─── DATA ───

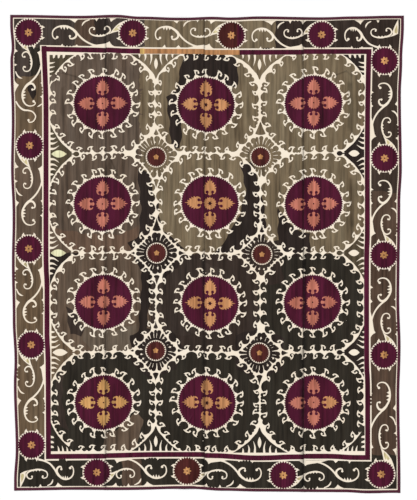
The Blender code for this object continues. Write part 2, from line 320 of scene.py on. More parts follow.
def medallionBody(x, y, reach, pick):
    # worked ground with lobes at its edge, and a bare hook inwards from each gap
    m = medallions
    draw(roundedBody(x, y, m["bodyRadius"], reach, -m["inside"]), "dark")
    places = spaced(m["outerHooks"], m["outerWander"], pick)
    for start, end in zip(places, places[1:]):
        middle = (start + end) / 2
        edge = reachAt(middle, m["bodyRadius"], reach)
        room = edge * (end - start) - m["outerGap"]
        kind = pick.random()
        if kind < m["oneLobe"]:
            draw(lobe(x, y, middle, edge + 0.5, room / 2), "dark")
            continue
        count = 2 if kind < m["twoLobes"] else 3
        arc = [middle + share * room / edge for share in (-0.4, -0.2, 0.0, 0.2, 0.4)]
        arc = [(x + (edge - 2.3) * math.cos(angle), y + (edge - 2.3) * math.sin(angle)) for angle in arc]
        draw(stroke(arc, [m["inside"]] * 5, 2), "dark")
        for number in range(count):
            angle = middle + (number - (count - 1) / 2) * room / count / edge
            edgeHere = reachAt(angle, m["bodyRadius"], reach)
            draw(lobe(x, y, angle, edgeHere + 0.3, room / count / 2 + 0.25, 10), "dark")
    for angle in places[:-1]:
        edge = reachAt(angle, m["bodyRadius"], reach) + 0.2
        lean = math.pi + pick.uniform(-0.22, 0.22)
        flip = 1 if pick.random() < m["sameWay"] else -1
        size = pick.uniform(*m["outerSizes"])
        base = (x + edge * math.cos(angle), y + edge * math.sin(angle))
        hook(*base, angle + lean, size, flip, pick.randrange(2))


def medallionRing(x, y, pick):
    # the bare ring round the disc, bitten by dark lobes, and its hooks outwards
    m = medallions
    ringX, ringY = m["discX"] + m["ring"], m["discY"] + m["ring"]
    draw(roundOf(x, y, ringX, ringY, count=72), "bare")
    places = spaced(m["innerHooks"], m["innerWander"], pick)
    for start, end in zip(places, places[1:]):
        middle = (start + end) / 2
        room = ringX * (end - start) - m["innerGap"]
        if pick.random() < m["roundLobes"]:
            away = room / 2 - 2.4
            centre = (x + (ringX + away) * math.cos(middle), y + (ringY + away) * math.sin(middle))
            draw(roundOf(*centre, room / 2, count=14), "dark")
            continue
        for number in (-1, 0, 1):
            angle = middle + number * room / 3 / ringX
            centre = (x + (ringX - 0.6) * math.cos(angle), y + (ringY - 0.6) * math.sin(angle))
            draw(roundOf(*centre, room / 6 + 0.15, count=10), "dark")
    for angle in places[:-1]:
        flip = -1 if pick.random() < m["sameWay"] else 1
        base = (x + (ringX - 1.2) * math.cos(angle), y + (ringY - 1.2) * math.sin(angle))
        turn = angle + pick.uniform(-0.25, 0.25)
        hook(*base, turn, pick.uniform(*m["innerSizes"]), flip, pick.randrange(2))


flowers = {
    # half of a palmette: place along it, half width
    "half": (
        (7.9, 0.0), (8.5, 1.3), (9.5, 1.9), (10.4, 1.2), (10.3, 2.6), (9.3, 3.3), (9.5, 4.5), (10.6, 5.5),
        (12.4, 6.1), (14.0, 6.0), (14.4, 5.0), (16.4, 6.7), (16.5, 4.6), (18.8, 5.8), (18.6, 3.6),
        (21.0, 4.4), (20.4, 2.2), (23.0, 2.5), (22.0, 0.8), (25.6, 0.0),
    ),
    "eye": (11.4, 2.7, 1.5, 1.6),
    # radius, teeth and their depth
    "heart": (6.0, 16, 0.6),
    "star": (2.0, 6, 0.8),
    "dot": 0.75,
}


def flower(x, y, thread, rightThread, starred):
    # four palmettes about a toothed heart
    f = flowers
    ring = [*f["half"], *((along, -wide) for along, wide in reversed(f["half"][1:-1]))]
    along, aside, long, wide = f["eye"]
    for quarter in range(4):
        angle = quarter * math.pi / 2
        draw(placed(ring, x, y, angle), rightThread if quarter == 0 else thread)
        for side in (-1, 1):
            draw(placed(roundOf(along, aside * side, long, wide, count=10), x, y, angle), "plum")
    radius, teeth, depth = f["heart"]
    draw(toothedRound(x, y, radius, radius, teeth, depth), thread)
    if starred:
        radius, teeth, depth = f["star"]
        draw(toothedRound(x, y, radius, radius, teeth, depth), "wine")
    else:
        draw(roundOf(x, y, f["dot"], count=8), "wine")


# the small rosettes between four medallions
smallRosettes = {
    "radius": 9.5,
    "teeth": 28,
    "ring": 10.5,
    "halo": 12.7,
    "petals": 24,
    "petalShares": (0.75, 1.0, 1.0, 1.3),
    "petalLean": (-0.4, 1.5),
    "petalGap": 1.05,
    "reach": 20.4,
    "clear": 56.1,
    "clearOfBody": 1.2,
    "budFrom": 1.6,
    "budTo": 34.0,
}

smallPlaces = (
    (156.0, 157.5, 51), (260.5, 156.5, 52), (156.5, 253.5, 53),
    (262.0, 254.0, 54), (155.5, 351.0, 55), (259.5, 352.5, 56),
)


def roomTowards(x, y, angle, most):
    # how far a petal may go before it meets the round of a medallion
    found = most
    for mx, my, *_ in medallionPlaces:
        dx, dy = mx - x, my - y
        along = dx * math.cos(angle) + dy * math.sin(angle)
        aside = abs(dx * math.sin(angle) - dy * math.cos(angle))
        if along > 0 and aside < smallRosettes["clear"]:
            found = min(found, along - math.sqrt(smallRosettes["clear"] ** 2 - aside**2))
    return found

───

→ PROMPT
Print again each line of the listing above, exactly as it appears.

→ FULL SOLUTION
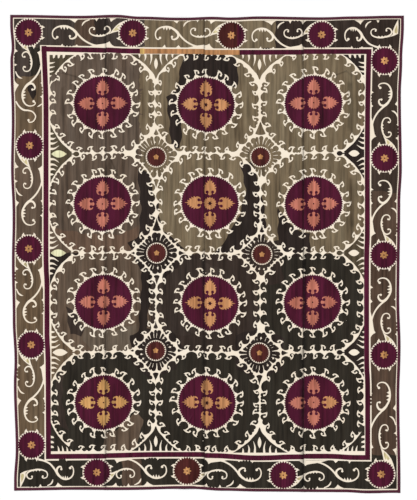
The Blender code for this object continues. Write part 2, from line 320 of scene.py on. More parts follow.
def medallionBody(x, y, reach, pick):
    # worked ground with lobes at its edge, and a bare hook inwards from each gap
    m = medallions
    draw(roundedBody(x, y, m["bodyRadius"], reach, -m["inside"]), "dark")
    places = spaced(m["outerHooks"], m["outerWander"], pick)
    for start, end in zip(places, places[1:]):
        middle = (start + end) / 2
        edge = reachAt(middle, m["bodyRadius"], reach)
        room = edge * (end - start) - m["outerGap"]
        kind = pick.random()
        if kind < m["oneLobe"]:
            draw(lobe(x, y, middle, edge + 0.5, room / 2), "dark")
            continue
        count = 2 if kind < m["twoLobes"] else 3
        arc = [middle + share * room / edge for share in (-0.4, -0.2, 0.0, 0.2, 0.4)]
        arc = [(x + (edge - 2.3) * math.cos(angle), y + (edge - 2.3) * math.sin(angle)) for angle in arc]
        draw(stroke(arc, [m["inside"]] * 5, 2), "dark")
        for number in range(count):
            angle = middle + (number - (count - 1) / 2) * room / count / edge
            edgeHere = reachAt(angle, m["bodyRadius"], reach)
            draw(lobe(x, y, angle, edgeHere + 0.3, room / count / 2 + 0.25, 10), "dark")
    for angle in places[:-1]:
        edge = reachAt(angle, m["bodyRadius"], reach) + 0.2
        lean = math.pi + pick.uniform(-0.22, 0.22)
        flip = 1 if pick.random() < m["sameWay"] else -1
        size = pick.uniform(*m["outerSizes"])
        base = (x + edge * math.cos(angle), y + edge * math.sin(angle))
        hook(*base, angle + lean, size, flip, pick.randrange(2))


def medallionRing(x, y, pick):
    # the bare ring round the disc, bitten by dark lobes, and its hooks outwards
    m = medallions
    ringX, ringY = m["discX"] + m["ring"], m["discY"] + m["ring"]
    draw(roundOf(x, y, ringX, ringY, count=72), "bare")
    places = spaced(m["innerHooks"], m["innerWander"], pick)
    for start, end in zip(places, places[1:]):
        middle = (start + end) / 2
        room = ringX * (end - start) - m["innerGap"]
        if pick.random() < m["roundLobes"]:
            away = room / 2 - 2.4
            centre = (x + (ringX + away) * math.cos(middle), y + (ringY + away) * math.sin(middle))
            draw(roundOf(*centre, room / 2, count=14), "dark")
            continue
        for number in (-1, 0, 1):
            angle = middle + number * room / 3 / ringX
            centre = (x + (ringX - 0.6) * math.cos(angle), y + (ringY - 0.6) * math.sin(angle))
            draw(roundOf(*centre, room / 6 + 0.15, count=10), "dark")
    for angle in places[:-1]:
        flip = -1 if pick.random() < m["sameWay"] else 1
        base = (x + (ringX - 1.2) * math.cos(angle), y + (ringY - 1.2) * math.sin(angle))
        turn = angle + pick.uniform(-0.25, 0.25)
        hook(*base, turn, pick.uniform(*m["innerSizes"]), flip, pick.randrange(2))


flowers = {
    # half of a palmette: place along it, half width
    "half": (
        (7.9, 0.0), (8.5, 1.3), (9.5, 1.9), (10.4, 1.2), (10.3, 2.6), (9.3, 3.3), (9.5, 4.5), (10.6, 5.5),
        (12.4, 6.1), (14.0, 6.0), (14.4, 5.0), (16.4, 6.7), (16.5, 4.6), (18.8, 5.8), (18.6, 3.6),
        (21.0, 4.4), (20.4, 2.2), (23.0, 2.5), (22.0, 0.8), (25.6, 0.0),
    ),
    "eye": (11.4, 2.7, 1.5, 1.6),
    # radius, teeth and their depth
    "heart": (6.0, 16, 0.6),
    "star": (2.0, 6, 0.8),
    "dot": 0.75,
}


def flower(x, y, thread, rightThread, starred):
    # four palmettes about a toothed heart
    f = flowers
    ring = [*f["half"], *((along, -wide) for along, wide in reversed(f["half"][1:-1]))]
    along, aside, long, wide = f["eye"]
    for quarter in range(4):
        angle = quarter * math.pi / 2
        draw(placed(ring, x, y, angle), rightThread if quarter == 0 else thread)
        for side in (-1, 1):
            draw(placed(roundOf(along, aside * side, long, wide, count=10), x, y, angle), "plum")
    radius, teeth, depth = f["heart"]
    draw(toothedRound(x, y, radius, radius, teeth, depth), thread)
    if starred:
        radius, teeth, depth = f["star"]
        draw(toothedRound(x, y, radius, radius, teeth, depth), "wine")
    else:
        draw(roundOf(x, y, f["dot"], count=8), "wine")


# the small rosettes between four medallions
smallRosettes = {
    "radius": 9.5,
    "teeth": 28,
    "ring": 10.5,
    "halo": 12.7,
    "petals": 24,
    "petalShares": (0.75, 1.0, 1.0, 1.3),
    "petalLean": (-0.4, 1.5),
    "petalGap": 1.05,
    "reach": 20.4,
    "clear": 56.1,
    "clearOfBody": 1.2,
    "budFrom": 1.6,
    "budTo": 34.0,
}

smallPlaces = (
    (156.0, 157.5, 51), (260.5, 156.5, 52), (156.5, 253.5, 53),
    (262.0, 254.0, 54), (155.5, 351.0, 55), (259.5, 352.5, 56),
)


def roomTowards(x, y, angle, most):
    # how far a petal may go before it meets the round of a medallion
    found = most
    for mx, my, *_ in medallionPlaces:
        dx, dy = mx - x, my - y
        along = dx * math.cos(angle) + dy * math.sin(angle)
        aside = abs(dx * math.sin(angle) - dy * math.cos(angle))
        if along > 0 and aside < smallRosettes["clear"]:
            found = min(found, along - math.sqrt(smallRosettes["clear"] ** 2 - aside**2))
    return found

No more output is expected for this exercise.